For the past week or so I have been drafting a letter in my head for your very first birthday; the first year of your life that has brought so many emotions. There are an endless amount of things I want to share and teach you that it's overwhelming to find a good place to start. I hope with all I have that I am the best Mama to you, but I am far from perfect. I try not to get angry with myself when things don't go the way I had planned or hoped. That is going to happen. I am learning that laundry and house work can wait but precious milestones in your life can't. I value each and every moment I have with you especially in the evenings after we've been apart all day. Dropping you off each morning at school tugs at my heartstrings a little more each day. But, I know you are in fantastic hands with teachers who love you. They care for you as are their own and treat you that way too. You love being with your new friends, but the smile on your face when you see me at the door melts me every single time. You come as fast as you can into my arms and give me the tightest squeeze and often times a slobbery kiss. I wouldn't trade that moment for the world although I'd give anything to be able to stay at home with you.
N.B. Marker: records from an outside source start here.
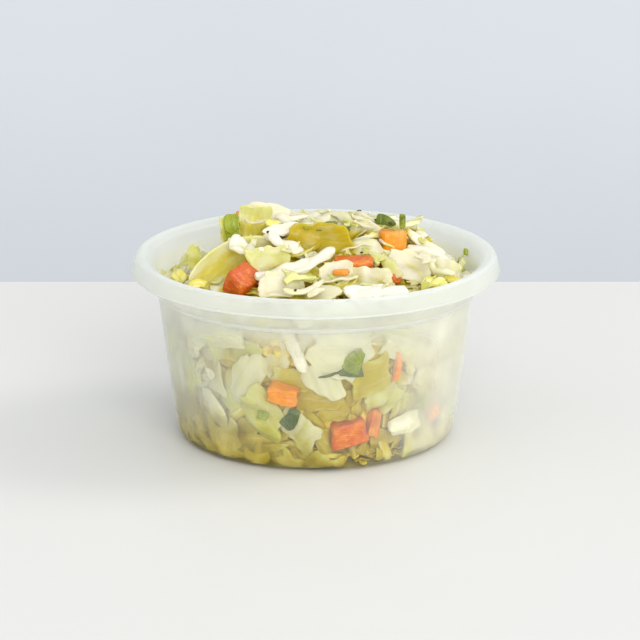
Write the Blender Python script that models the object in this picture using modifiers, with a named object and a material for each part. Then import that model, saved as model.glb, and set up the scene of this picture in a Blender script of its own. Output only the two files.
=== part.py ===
"""A portion of coleslaw in its translucent plastic cup.

Two solids: the thin moulded cup, with its stepped foot, stacking ledge and turned-down rim, and the
heap of chopped salad that fills it and mounds above the rim.
Units are metres, +Z is up, and the origin is the middle of the cup's resting face.
"""

import math
import random

import bmesh
import bpy

MM = 0.001

# Cup: radii and heights of the sheet's underside, from the middle of the base out to the edge of the rim.
SHEET = 0.6 * MM
BASE_RISE = 0.9 * MM
BASE_PANEL_RADIUS = 20.6 * MM
FOOT_INNER_RADIUS = 21.8 * MM
FOOT_OUTER_RADIUS = 28.0 * MM
FOOT_FILLET = 2.4 * MM
WALL_TOP_RADIUS = 31.7 * MM
LEDGE_HEIGHT = 29.6 * MM
LEDGE_WIDTH = 0.6 * MM
LEDGE_RISE = 0.5 * MM
MOUTH_RADIUS = 33.7 * MM
MOUTH_HEIGHT = 36.2 * MM
RIM_CREST_RADIUS = 35.7 * MM
RIM_CREST_HEIGHT = 37.05 * MM
SKIRT_RADIUS = 36.4 * MM
SKIRT_HEIGHT = 34.1 * MM
STEP_FILLET = 0.8 * MM
LEDGE_FILLET = 0.3 * MM
MOUTH_FILLET = 0.9 * MM
CREST_FILLET = 0.5 * MM
CUP_STEPS = 52

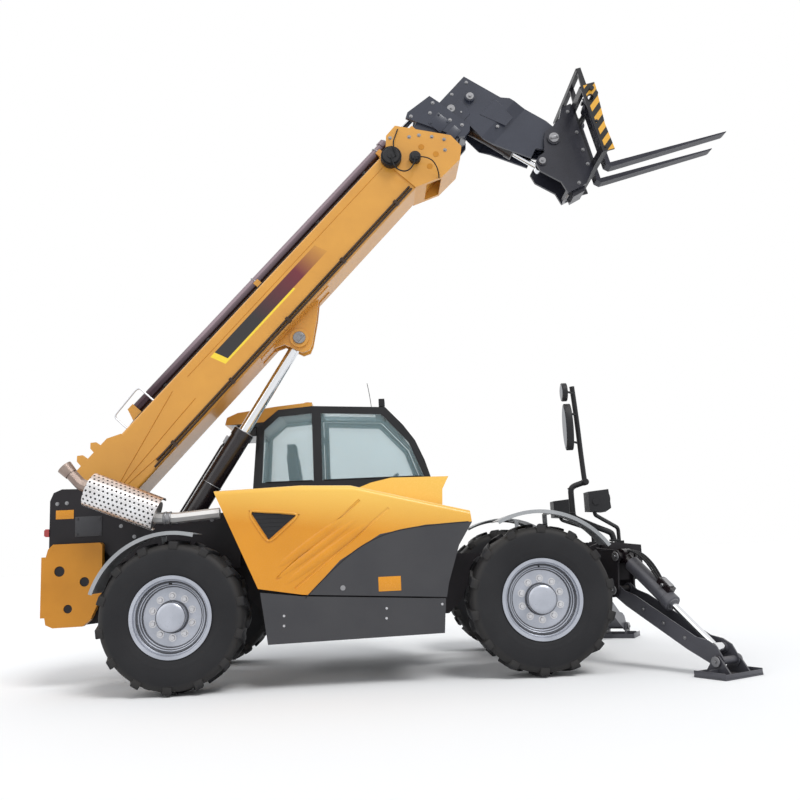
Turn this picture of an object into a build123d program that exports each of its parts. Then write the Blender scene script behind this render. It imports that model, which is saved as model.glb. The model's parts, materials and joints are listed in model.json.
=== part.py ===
"""Telehandler with a three-section boom, pallet forks, front stabilisers and four steered wheels.

Millimetres. X runs forward from the rear axle, Y to the machine's left, Z up from the floor.
The finished assembly is moved along X, so that its origin is the middle of its footprint.
"""
import os
from math import atan2, cos, degrees, hypot, pi, radians, sin

from build123d import *

# Fits between pieces
PIN_FIT = 0.3
SEAT_GAP = 0.3
RUN_GAP = 6.0

# Wheels
TYRE_R = 620.0
TYRE_W = 400.0
TYRE_INNER_Y = 790.0
TREAD_DEPTH = 36.0
LUGS_PER_SIDE = 14
LUG_HALF = 60.0
RIM_R = 305.0
RIM_W = 350.0
RIM_FLANGE_R = 333.0
RIM_WALL = 12.0
DISC_R = 240.0
DISC_OUT = 95.0
DISC_T = 16.0
HUB_CAP_R = 122.0
HUB_CAP_OUT = 172.0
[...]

At 7:22 PM on April 18, 2012 my life changed forever. Every single decision I made from that moment forward started with you. Seeing your face, touching your skin and laying eyes on you for the very first time was the most beautiful moment in my life. I will never forget watching the smiles on everyone's face in the delivery room, but most importantly hearing your cry for the first time. Goosebumps welled on my arms as Dr. Grider placed your gooey self onto my chest. The only thing I cared about at that moment was you and hearing that you were a healthy, 6 lb., 15.4 ounce, 20 1/4 inch long sweet boy was music to my ears. You were the most beautiful baby boy I had ever seen and you were mine. You were ours. We waited ten long months for this moment and it had finally arrived. I now fully understand when people say they love something so much it hurts and they would do anything for their child. I now get it. I would do anything and everything for you. There are no guarantees or certainties in life so we cherish each and every day we have with you. Life is hard - there will be ups and downs. There will be temptations. There will be times we disagree. There will be times we are mad at each other and you won't like me when I play the mother role rather than being your friend. But you will learn from your mistakes and move on. I will be hard on you (and you on me!). But, no matter what the circumstances are, I will love you through and through. My love for you will never weaken, it will only grow stronger as the years pass us by. I will support you and love you unconditionally. Always, this is a promise I gave you the moment I laid eyes on you.
The first year of your life has gone by far too fast. I have no explanation as to how the days and months passed us by, but I wouldn't trade a single day. There were hard times and days that seemed like they would never end, but they passed. They passed far too quickly. My love for you never, ever changed. I miss the newborn you, but I have enjoyed watching you grow and being caught up in each stage. Each stage is new and different but watching you learn and grow has been wonderful. I miss the days when you were tiny, but seeing you become a toddler is enlightening and awesome. You laugh, smile, crawl, run with your walker, talk, wave, clap, dance, feed yourself big boy food, you make the biggest messes, you feed the dogs; your best friends, you say "ugh" as you deliberately throw something onto the floor, you love to imitate what we do, you love anything that isn't a "toy" but you make it a toy, cabinets are your favorite, you love trains, walks, playing outside, crawling in the grass, giving Kody kisses...and Mommy, Daddy and Grammy, you sleep well at night and nap well during the day, you love to drink out of our cup, climbing the stairs is a really fun new game, splashing around in the toilet or dog water bowl water and getting wet is one of your favorite things to do when you sneak away without our knowledge for 15 seconds, but of all these things, your hugs and kisses are by far my favorites. You are an extremely sweet and loving little boy who will sometimes wake in the middle of the night just for a snuggle from Mommy. After a minute or two, I lay you back in your crib and you fall fast asleep until the morning. I wouldn't trade those moments for the world and I hope that as you grow into a young man that you will remain as sweet as you are now. Each night before bed I read to you (which you love, especially animal books but "Brown Bear, Brown Bear, What Do You See" is a favorite) and you fall asleep in my arms. I sit in your room and hold you for thirty minutes or an hour. Just me and you. We say our prayers as you drift off to sleep. Those are the moments I will cherish for the rest of my life.
You have brought so much joy and happiness to our family. And, at the end of the day, I remind myself that nothing else really matters. You are everything and more than we ever could have wished for. You are ours - a happy, healthy, fun-loving, super sweet little boy. You made our family complete, you complete us.
While I don't want to wish time away as it already goes by entirely too fast, I look forward to watching you grow and spending each new day with you. We never know what is in store, but I wouldn't have it any other way.
I love you to the moon and back. Always and forever my love.